Эти перемены проявились также в отношениях между Нормандией и ее соседями. Во время правления Вильгельма герцогская семья вошла в верхушку аристократического общества Северной Франции, а его сын и внуки стали игроками на европейской сцене. Если бы Эмма, первая жена Ричарда I, прожила дольше, она увидела бы, как ее брат становится французским королем. Позже дочь герцога Матильду обручили с графом Эдом II де Блуа – еще одной важной фигурой во французской политике. Однако самым крупным успехом стала женитьба английского короля Этельреда на другой дочери Ричарда, Эмме, в 1002 году. Этому предшествовала напряженность в отношениях между двумя государствами – сначала из-за обращения с политическими изгнанниками, а затем из-за того, что Ричард II укрывал викингов-грабителей{28}. В 1000 году прибежище в «королевстве Ричарда» (то есть в Нормандии) нашла одна особенно большая группа викингов, и хронист Гийом Жюмьежский сообщает о нападении англичан на Котантен, что, возможно, явилось ответным ударом{29}. Вскоре, однако, конфликт завершился примирением. Этельреду нужны были все возможные друзья, особенно такие, как Ричард II, – располагавшие портами и кораблями. В результате стороны пришли к брачному союзу. Мы не знаем точно, кто предложил брак, но есть основания считать, что это был английский король. Какое-то время семья Ричарда была на короткой ноге с королями, теперь же нормандцы вступали в их ряды.

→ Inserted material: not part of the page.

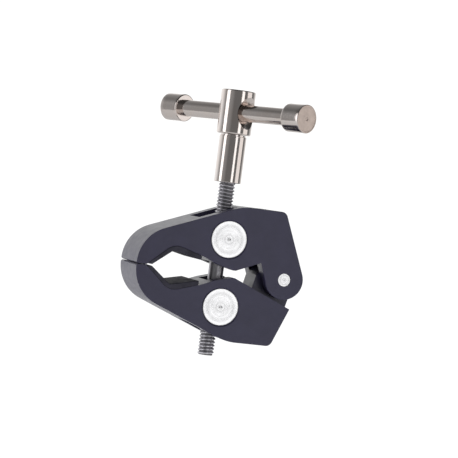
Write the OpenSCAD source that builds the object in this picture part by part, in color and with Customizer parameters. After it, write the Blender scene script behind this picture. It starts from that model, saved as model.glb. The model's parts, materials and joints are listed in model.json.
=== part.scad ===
// Super clamp: two cast jaws on a hinge pin, drawn together by a screw with a left-hand
// thread in its upper half and a right-hand thread in its lower half.
// X runs from the mouth to the hinge, Y along the gripped pipe, Z up to the handle.
// The origin is the middle of the mouth, where the axis of a gripped pipe lies.

/* [Jaws] */
// Width of both jaws along the gripped pipe
jaw_w = 23.5; // [20:0.5:26]
// Height of each jaw's flat outer face over the closing plane
jaw_h = 25.2; // [25:0.1:27]
// Gap left between the closed tips
tip_gap = 0.3; // [0.2:0.1:0.6]
// Radius of the rounded nose
nose_r = 14.4; // [14.2:0.1:14.6]
// Slope of the long outer face, in degrees
outer_slope = 21.3; // [21:0.1:21.6]
// Radius of the hinge knuckles
knuckle_r = 7.4; // [7:0.1:7.6]
// Width of the slot between the upper jaw's two cheeks
clevis_w = 12.4; // [12:0.1:13]
// Side play of the lower jaw's tongue in the slot
tongue_play = 0.15; // [0.1:0.05:0.3]

/* [Hinge and barrel nuts] */
// Distance from the mouth's middle to the hinge pin
pin_x = 42.3; // [42:0.1:42.6]
// Radius of the hinge pin
pin_r = 2.5; // [2:0.1:2.8]
// Distance from the mouth's middle to the screw
screw_x = 19; // [18.8:0.1:19.2]
// Height of each barrel nut over the closing plane
nut_z = 12.6; // [12.4:0.1:12.8]
// Radius of a barrel nut
nut_r = 6.9; // [6.7:0.05:7]
// Radial running clearance of pins and threads
run_gap = 0.05; // [0.02:0.01:0.08]

/* [Screw] */
// Radius of the quarter-inch screw over its thread crests
screw_r = 3.175; // [3:0.025:3.2]
// Radius of the plain shank between the two threads
shank_r = 2.85; // [2.5:0.05:3]
// Half-length of the plain shank
shank_half = 5.5; // [4:0.5:6]
// Length of screw below the closing plane
screw_low = 31.7; // [30:0.1:34]
// Width of the slots that the screw tilts in
screw_slot_w = 12.4; // [12:0.1:13]

/* [Handle] */
// Height of the sleeve's lower end over the closing plane
sleeve_z = 33.4; // [33:0.1:35]
// Radius of the sleeve
sleeve_r = 5.1; // [4.8:0.1:5.5]
// Height of the handle head's lower face over the closing plane
head_z = 51.5; // [51:0.1:53]
// Radius of the handle head
head_r = 6.5; // [6.2:0.1:7]
// Height of the handle head
head_h = 16.6; // [16:0.1:17]
// Height of the cross bar over the closing plane
bar_z = 59.8; // [59.5:0.1:60]
// Radius of the cross bar
bar_r = 3.2; // [3:0.05:3.25]
// Half of the cross bar's length over its caps
bar_half = 35.6; // [33:0.1:38]
// Turn of the cross bar about the screw, in degrees
bar_turn = -60.5; // [-90:0.5:90]
// Radius of a bar cap
cap_r = 5.25; // [5:0.05:5.5]
// Length of a bar cap
cap_len = 8.5; // [8:0.5:10]

/* [Accessory sockets] */
// Distance from the mouth's middle to both sockets
socket_x = 32.5; // [32:0.1:33]
// Core radius of the quarter-inch socket in the upper jaw
small_socket_r = 2.55; // [2.5:0.01:2.6]
// Core radius of the three-eighths socket in the lower jaw
large_socket_r = 3.97; // [3.9:0.01:4]
// Depth of both sockets
socket_depth = 12; // [9:0.5:12]

/* [Hidden] */
$fn = 96;

cast_color = [0.20, 0.20, 0.25];
rubber_color = [0.12, 0.12, 0.12];
steel_color = [0.80, 0.80, 0.80];
handle_color = [0.78, 0.75, 0.74];
cap_color = [0.62, 0.59, 0.56];

// Amount that a cutter runs past the face it cuts
past = 1;
// Gap round a piece that is pressed into another
seat_gap = 0.02;
tip_z = tip_gap / 2;
nose_c = [-0.6, 0.6];
nose_foot = [-14.4, tip_z];
nose_steps = 20;
// Where the nose's arc runs into the sloping outer face
slope_start = nose_c + nose_r * [-sin(outer_slope), cos(outer_slope)];
// Where the outer face meets the flat top, before they are blended
slope_end = [
    slope_start[0] + (jaw_h - slope_start[1]) / tan(outer_slope),
    jaw_h
];
crown_r = 18;
crown_reach = crown_r * tan(outer_slope / 2);
crown_c = [slope_end[0] + crown_reach, jaw_h - crown_r];
crown_steps = 8;
crown = arc(crown_c, crown_r, 90 + outer_slope, 90, crown_steps);
rear_lean = 22.2;
rear_corner_r = 2.5;
rear_corner_steps = 6;
rear_corner = [38.2, jaw_h - rear_corner_r];
// The bearing face of the casting behind the pad, from the tip to the pad's rear end
pad_back = [
    [-10.9, 0.45], [-3.6, 6.9], [-2.1, 7.7], [-0.4, 8.1], [1.7, 7.8],
    [5, 6.8], [9.5, 5.45]
];
pad_face = [[9.5, 3.8], [-1.5, 6.2], [-9, 0.3]];
// The casting's underside from the pad to its lowest point over the screw
throat = [[11, 4.9], [15.1, 3.25], [19, 2.1], [22.1, 1.35], [23.1, 1.38]];
cheek_front = [32.5, 5.3];
knuckle_front_angle = -172;
knuckle_steps = 24;
tip_corner = [-10.9, tip_z];
// The profile from the tip, round the nose and over the top, to the rear corner
outer_face = concat(
    [nose_foot],
    arc(nose_c, nose_r, 180, 90 + outer_slope, nose_steps),
    crown,
    arc(rear_corner, rear_corner_r, 90, rear_lean, rear_corner_steps)
);

// The screw slot's front and rear sides, from its upper end to its lower end
slot_front = [[7.2, jaw_h + past], [8.2, 19], [14.5, 10.5], [14.5, -past]];
slot_rear = [[22.6, jaw_h + past], [22.6, nut_z], [27.2, 1.5], [27.8, -past]];

clevis_x = 28.5;
clevis_roof = 8.8;
// How far the clevis cutter reaches towards the hinge and below the closing plane
clevis_reach = 40;
clevis_drop = 20;
// The tongue and shoulders of the lower jaw, drawn over the closing plane and mirrored
tongue_w = clevis_w - 2 * tongue_play;
tongue_r = 7.3;
tongue_front = [[31.5, 6], [32, 3.9], [33, -0.6]];
tongue_front_angle = 216;
tongue_rear_angle = 395;
tongue_steps = 20;
tongue_rear = [[46.6, 7.3], [45.7, 10.9]];
// The end of the tongue that is buried in the lower jaw
tongue_root = [[38, 16], [31.5, 12]];
shoulder_rear = [45.8, 10.7];

nut_len = jaw_w - 0.4;
nut_edge = 0.3;
pin_len = jaw_w - 0.2;
pin_edge = 0.2;
nut_bore_r = nut_r + run_gap;
nut_rim = 0.45;
screw_edge = 0.6;
shank_edge = 0.3;
screw_top = 55.6;
sleeve_edge = 0.3;
neck_h = 0.5;
neck_r = 4.7;
head_gap = 0.1;
head_low_edge = 0.6;
head_top_edge = 0.5;
bar_gap = 0.08;
bar_bore_r = bar_r + bar_gap;
bar_sink_r = 6;
bar_sink_depth = bar_sink_r - bar_bore_r;
bar_end_gap = 1.5;
cap_edge = 0.35;
socket_edge = 0.9;

// Points round an arc, for a polygon
function arc(c, r, from, to, steps) = [
    for (i = [0 : steps])
        let (a = from + (to - from) * i / steps) c + r * [cos(a), sin(a)]
];

// The same points in the opposite order
function backwards(points) = [for (i = [1 : len(points)]) points[len(points) - i]];

module across(width) {
    // A profile drawn in X and Z, given a width along Y
    rotate([90, 0, 0]) linear_extrude(width, center = true) children();
}

module cross_pin(at, r, len, edge) {
    // A round pin along Y with chamfered ends
    translate([at[0], 0, at[1]]) rotate([90, 0, 0]) {
        cylinder(r = r, h = len - 2 * edge, center = true);
        for (end = [0, 180]) rotate([end, 0, 0])
            translate([0, 0, len / 2 - edge]) cylinder(r1 = r, r2 = r - edge, h = edge);
    }
}

module screw_slot() {
    // The fan-shaped slot that lets the screw tilt about the upper barrel nut
    across(screw_slot_w) polygon(concat(slot_front, backwards(slot_rear)));
}

module nut_seat() {
    // The cross bore of a barrel nut, with its rims broken
    translate([screw_x, 0, nut_z]) rotate([90, 0, 0]) {
        cylinder(r = nut_bore_r, h = jaw_w + 2 * past, center = true);
        for (end = [0, 180]) rotate([end, 0, 0]) translate([0, 0, jaw_w / 2 - nut_rim])
            cylinder(r1 = nut_bore_r, r2 = nut_bore_r + 2 * nut_rim, h = 2 * nut_rim);
    }
}

module socket(r) {
    // A blind accessory socket in a jaw's flat outer face
    translate([socket_x, 0, jaw_h - socket_depth]) cylinder(r = r, h = socket_depth + past);
    translate([socket_x, 0, jaw_h - socket_edge])
        cylinder(r1 = r, r2 = r + 2 * socket_edge, h = 2 * socket_edge);
}

module upper_jaw() {
    color(cast_color) difference() {
        across(jaw_w) polygon(concat(
            outer_face,
            arc([pin_x, 0], knuckle_r, rear_lean, knuckle_front_angle, knuckle_steps),
            [cheek_front], backwards(throat), backwards(pad_back), [tip_corner]
        ));
        screw_slot();
        nut_seat();
        socket(small_socket_r);
        translate([clevis_x, -clevis_w / 2, -clevis_drop])
            cube([clevis_reach, clevis_w, clevis_drop + clevis_roof]);
        translate([pin_x, 0, 0]) rotate([90, 0, 0])
            cylinder(r = pin_r + seat_gap, h = jaw_w + 2 * past, center = true);
    }
}

module lower_jaw() {
    color(cast_color) difference() {
        mirror([0, 0, 1]) {
            across(jaw_w) polygon(concat(
                outer_face, [shoulder_rear], backwards(throat), backwards(pad_back), [tip_corner]
            ));
            across(tongue_w) polygon(concat(
                tongue_front,
                arc([pin_x, 0], tongue_r, tongue_front_angle, tongue_rear_angle, tongue_steps),
                tongue_rear, tongue_root
            ));
        }
        mirror([0, 0, 1]) {
            screw_slot();
            nut_seat();
            socket(large_socket_r);
        }
        translate([pin_x, 0, 0]) rotate([90, 0, 0])
            cylinder(r = pin_r + run_gap, h = jaw_w, center = true);
    }
}

module jaw_pad() {
    // A rubber pad on the casting's bearing face
    across(jaw_w) polygon(concat(pad_back, pad_face));
}

module upper_jaw_pad() {
    color(rubber_color) jaw_pad();
}

module lower_jaw_pad() {
    color(rubber_color) mirror([0, 0, 1]) jaw_pad();
}

module hinge_pin() {
    color(steel_color) cross_pin([pin_x, 0], pin_r, pin_len, pin_edge);
}

module barrel_nut(z) {
    // A round nut across the jaw, drilled through for the screw
    difference() {
        cross_pin([screw_x, z], nut_r, nut_len, nut_edge);
        translate([screw_x, 0, z])
            cylinder(r = screw_r + run_gap, h = 4 * nut_r, center = true);
    }
}

module upper_barrel_nut() {
    color(steel_color) barrel_nut(nut_z);
}

module lower_barrel_nut() {
    color(steel_color) barrel_nut(-nut_z);
}

module clamp_screw() {
    color(steel_color) translate([screw_x, 0, 0]) rotate_extrude() polygon([
        [0, -screw_low], [screw_r - screw_edge, -screw_low],
        [screw_r, -screw_low + screw_edge], [screw_r, -shank_half],
        [shank_r, -shank_half + shank_edge], [shank_r, shank_half - shank_edge],
        [screw_r, shank_half], [screw_r, screw_top], [0, screw_top]
    ]);
}

module handle_sleeve() {
    color(handle_color) translate([screw_x, 0, 0]) rotate_extrude() polygon([
        [screw_r + run_gap, sleeve_z], [sleeve_r - sleeve_edge, sleeve_z],
        [sleeve_r, sleeve_z + sleeve_edge], [sleeve_r, head_z - neck_h - head_gap],
        [neck_r, head_z - neck_h - head_gap], [neck_r, head_z - head_gap],
        [screw_r + run_gap, head_z - head_gap]
    ]);
}

module along_bar() {
    // Turns a shape drawn along Z to lie along the cross bar, with Z = 0 on the screw
    translate([screw_x, 0, bar_z]) rotate([0, 0, bar_turn]) rotate([0, 90, 0]) children();
}

module handle_head() {
    color(handle_color) difference() {
        translate([screw_x, 0, head_z]) rotate_extrude() polygon([
            [0, 0], [head_r - head_low_edge, 0], [head_r, head_low_edge],
            [head_r, head_h - head_top_edge], [head_r - head_top_edge, head_h], [0, head_h]
        ]);
        translate([screw_x, 0, head_z - past])
            cylinder(r = screw_r + seat_gap, h = screw_top - head_z + past);
        along_bar() {
            cylinder(r = bar_bore_r, h = 4 * head_r, center = true);
            for (side = [0, 180]) rotate([side, 0, 0])
                translate([0, 0, head_r - bar_sink_depth])
                    cylinder(r1 = bar_bore_r, r2 = bar_bore_r + 2 * bar_sink_depth,
                             h = 2 * bar_sink_depth);
        }
    }
}

module tommy_bar() {
    color(handle_color) along_bar()
        cylinder(r = bar_r, h = 2 * (bar_half - bar_end_gap), center = true);
}

module bar_cap() {
    // A round cap over one end of the cross bar
    difference() {
        translate([0, 0, bar_half - cap_len]) rotate_extrude() polygon([
            [0, 0], [cap_r - cap_edge, 0], [cap_r, cap_edge],
            [cap_r, cap_len - cap_edge], [cap_r - cap_edge, cap_len], [0, cap_len]
        ]);
        translate([0, 0, -past])
            cylinder(r = bar_r + seat_gap, h = bar_half - bar_end_gap + past);
    }
}

module bar_cap_left() {
    color(cap_color) along_bar() rotate([180, 0, 0]) bar_cap();
}

module bar_cap_right() {
    color(cap_color) along_bar() bar_cap();
}

upper_jaw();
lower_jaw();
upper_jaw_pad();
lower_jaw_pad();
hinge_pin();
upper_barrel_nut();
lower_barrel_nut();
clamp_screw();
handle_sleeve();
handle_head();
tommy_bar();
bar_cap_left();
bar_cap_right();
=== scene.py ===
"""The looks of a small super clamp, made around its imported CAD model.

Every length is in metres, in the CAD model's own frame: X runs from the mouth to the hinge,
Y along the gripped pipe and Z up to the handle.
"""

import json
import math

import bmesh
import bpy
from bpy.props import FloatProperty, FloatVectorProperty, IntProperty, PointerProperty
from mathutils import Matrix, Vector

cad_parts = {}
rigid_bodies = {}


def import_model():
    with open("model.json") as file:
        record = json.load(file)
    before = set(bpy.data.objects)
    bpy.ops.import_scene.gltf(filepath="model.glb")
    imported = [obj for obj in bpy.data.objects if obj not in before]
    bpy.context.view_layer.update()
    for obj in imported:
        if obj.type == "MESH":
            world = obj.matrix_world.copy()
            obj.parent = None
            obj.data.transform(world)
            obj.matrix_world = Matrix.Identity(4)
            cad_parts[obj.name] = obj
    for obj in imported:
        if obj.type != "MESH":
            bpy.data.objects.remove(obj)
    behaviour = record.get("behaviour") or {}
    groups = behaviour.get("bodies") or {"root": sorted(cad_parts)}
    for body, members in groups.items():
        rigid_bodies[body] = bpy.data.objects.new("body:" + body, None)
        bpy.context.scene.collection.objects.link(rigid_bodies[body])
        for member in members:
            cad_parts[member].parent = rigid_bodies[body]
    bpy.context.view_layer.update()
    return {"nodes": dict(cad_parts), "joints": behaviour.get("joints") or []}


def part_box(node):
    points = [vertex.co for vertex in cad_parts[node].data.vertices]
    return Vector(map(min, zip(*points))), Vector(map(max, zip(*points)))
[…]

До какой степени нормандское герцогство оставалось в этот период скандинавским, не вполне ясно. Масштабное заселение викингов произошло в первые десятилетия X века, а 940-е годы ознаменовались прибытием новых волн пришельцев. Однако теперь носители норманнского языка, должно быть, почти везде составляли меньшинство. Дудо сообщает, что Ричарда I в юности отправили в Байё, чтобы он мог овладеть датским языком. Это не означает, что в других местах этот язык исчез, но заставляет предположить, что при герцогском дворе говорили на французском{30}. Вероятно, западные части герцогства оставались более норманнскими, на что указывает женитьба Ричарда на Гунноре, дочери местного аристократа, – этот брак должен был обеспечить лояльность региона. Как следует из имени, Гуннора имела скандинавское происхождение, и ее родным языком, по всей вероятности, был древнескандинавский. О том, что этот язык использовался и в XI веке, свидетельствуют многочисленные топонимы на полуострове Котантен.

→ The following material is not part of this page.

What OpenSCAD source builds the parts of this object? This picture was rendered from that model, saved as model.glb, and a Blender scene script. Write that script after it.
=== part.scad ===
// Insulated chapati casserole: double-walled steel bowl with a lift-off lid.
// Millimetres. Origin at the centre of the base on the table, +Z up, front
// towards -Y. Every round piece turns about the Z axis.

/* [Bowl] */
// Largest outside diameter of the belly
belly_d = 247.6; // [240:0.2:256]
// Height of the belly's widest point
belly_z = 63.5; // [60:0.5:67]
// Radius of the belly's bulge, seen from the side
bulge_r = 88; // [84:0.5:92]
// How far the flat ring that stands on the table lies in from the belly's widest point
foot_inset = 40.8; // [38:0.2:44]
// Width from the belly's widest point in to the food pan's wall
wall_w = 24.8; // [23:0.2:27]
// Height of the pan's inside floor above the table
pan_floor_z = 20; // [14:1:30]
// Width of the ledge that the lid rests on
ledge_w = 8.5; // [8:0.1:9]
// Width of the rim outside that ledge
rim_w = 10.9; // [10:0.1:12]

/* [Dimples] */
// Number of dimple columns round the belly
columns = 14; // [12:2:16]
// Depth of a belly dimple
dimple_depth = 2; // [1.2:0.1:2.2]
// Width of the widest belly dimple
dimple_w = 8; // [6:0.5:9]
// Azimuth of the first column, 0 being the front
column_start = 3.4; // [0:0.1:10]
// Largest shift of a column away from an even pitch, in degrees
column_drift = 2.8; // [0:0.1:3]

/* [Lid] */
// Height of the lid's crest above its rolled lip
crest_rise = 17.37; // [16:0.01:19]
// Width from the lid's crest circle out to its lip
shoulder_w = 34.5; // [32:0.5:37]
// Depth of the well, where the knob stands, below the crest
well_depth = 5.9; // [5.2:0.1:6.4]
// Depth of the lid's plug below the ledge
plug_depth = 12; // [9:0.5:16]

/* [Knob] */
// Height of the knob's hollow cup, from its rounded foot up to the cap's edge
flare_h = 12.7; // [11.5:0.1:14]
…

О том, что нормандцы не утратили связей со скандинавской прародиной, говорит то, что в 960-х годах Ричард I использовал скандинавских наемников при восстановлении своего государства, а в 1013–1014 годах Ричард II призвал союзников-викингов во время конфликтов с соседями (впрочем, это был последний раз, когда нормандский герцог прибегнул к такой помощи). Таким образом, хотя во многих отношениях нормандцы ассимилировались, они все равно отличались от французов. Об этом свидетельствует и труд Дудо. Он писал на латыни, характерной для французской культуры, но подчеркивал скандинавское происхождение своих героев. Возможно, нормандцы стали французами в культурном отношении, но продолжали прославлять свои скандинавские корни. Это чувство исключительности не ограничивалось придворными кругами. Французский историк Рихер Реймсский, работавший в середине 990-х годов, называет Ричарда I «герцогом пиратов» (dux piratae), искусно обыгрывая его настоящий титул «герцог нормандцев (то есть норманнов)» (dux Normannorum). В глазах Рихера – и, возможно, многих других при герцогском дворе – нормандцы и норманны по-прежнему были одним и тем же{31}. Таким образом, нормандцы стали австралийцами средневекового мира, гордившимися своим разбойничьим происхождением.
Дудо был важной составляющей этого переходного процесса. Его история дала нормандцам возможность прославлять свое прошлое язычество, но при этом декларировать христианские убеждения. В повествовании хрониста расселение и обращение норманнов представлено как часть божественного плана. Настоящим героем истории оказывается не Роллон, а Ричард I, покровитель Дудо, и все указывает на то, что Ричард II и его двор продолжили развивать христианскую нормандскую идентичность{32}. Таким образом, нормандское герцогство XI века производит двойственное впечатление. Своим существованием оно было обязано расселению скандинавов и очень этим гордилось. Однако его развитие и жизнь можно понять только в контексте политической культуры Северной Франции того времени. Чем больше Дудо настаивает на самобытности нормандцев, тем больше это кажется односторонним взглядом. Нормандцы отличались от своих соседей, но незначительно, не по сути.